Die etwas andere Familie
Ohne „The Royal Tenenbaums“ hätte es Wes Anderson, wie wir ihn heute kennen und lieben, nicht gegeben. Kein „French Dispatch“, kein „Asteroid City“, kein „Isle of Dogs“. Und viele seiner treuen Stars und Freunde wären sicher auch nicht da, wo sie danach hinkamen. Die Tenenbaums zwischen Scheidung, Streits und Spleens - aber doch nie so weit von der Realität und echten Problemen entfernt, dass es nur noch ein Comicstrip ist. Eine intellektuelle und bizarre Soap zwischen Malbuch, Geniestreich und Unberechenbarkeit.
Wes ANDERSon
Gefühlt kühlt die Faszination und Liebe für Anderson momentan ja etwas ab. Selbst bei Kritikern. Vielleicht haben wir uns zu sehr an sein Genie und seine Schiene gewöhnt, vielleicht reicht seine Art, die er eigentlich spätestens seit diesem „The Royal Tenenbaums“ schröpft und perfektioniert, auch einfach nicht für eine ganze Karriere.
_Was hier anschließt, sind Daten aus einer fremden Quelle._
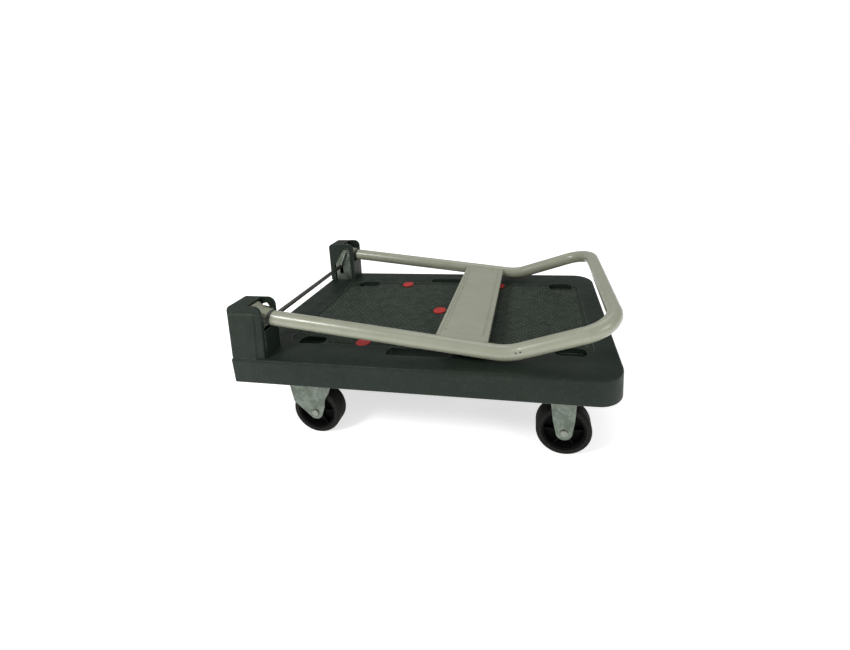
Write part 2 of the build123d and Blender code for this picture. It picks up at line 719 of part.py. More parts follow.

Wir werden sehen. Seinen Platz in den filmischen Geschichtsbüchern hat er eh sicher. Und was ich heute wieder mit Nachdruck gemerkt habe, ist, dass zumindest ein Höhepunkt wie „The Royal Tenenbaums“ von ihm noch immer funktioniert. Egal wieviel Zeit ins Land zieht. Die Stars gehen voll auf und fühlen sich sichtbar wohl, der Soundtrack ist auffällig indie und edel, die Farben und Bildkompositionen waren damals revolutionär, heute aber immer noch eigen und anders und stark genug. Aber vor allem haben mich die tiefen und familiären Themen umgehauen. Scheidung, Depressionen, Todesfälle, Betrug, Selbstmord. Meist mit einem klaren Augenzwinkern und eben Anderson's Kniff, Stimmung, Melancholie. Aber sie wirken selbst durch diesen (für manche eventuell etwas prätentiösen) Kleister. „The Royal Tenenbaums“ war vielleicht schon der perfekte Wes Anderson. Danach dehnte und verdichtete er noch seinen Stil - oft verlor er dabei aber etwas Herz und Zugänglichkeit. Selten war ein Jahrzehnte umspannendes Familienepos zurückgelehnter und heimischer - selbst wenn meine unserer Familien ist wie diese!
Fazit: einzigartige Familiencollage, die Wes Anderson auf die Karte gesetzt hat. Bunt, quirlig, speziell. Was ein Staraufgebot, was ein unverkennbarer Style! Eine sensationelle Sippe! Ein Regiemeister, der sich gefunden hat und den noch nichtmal wagt einer nachzumachen!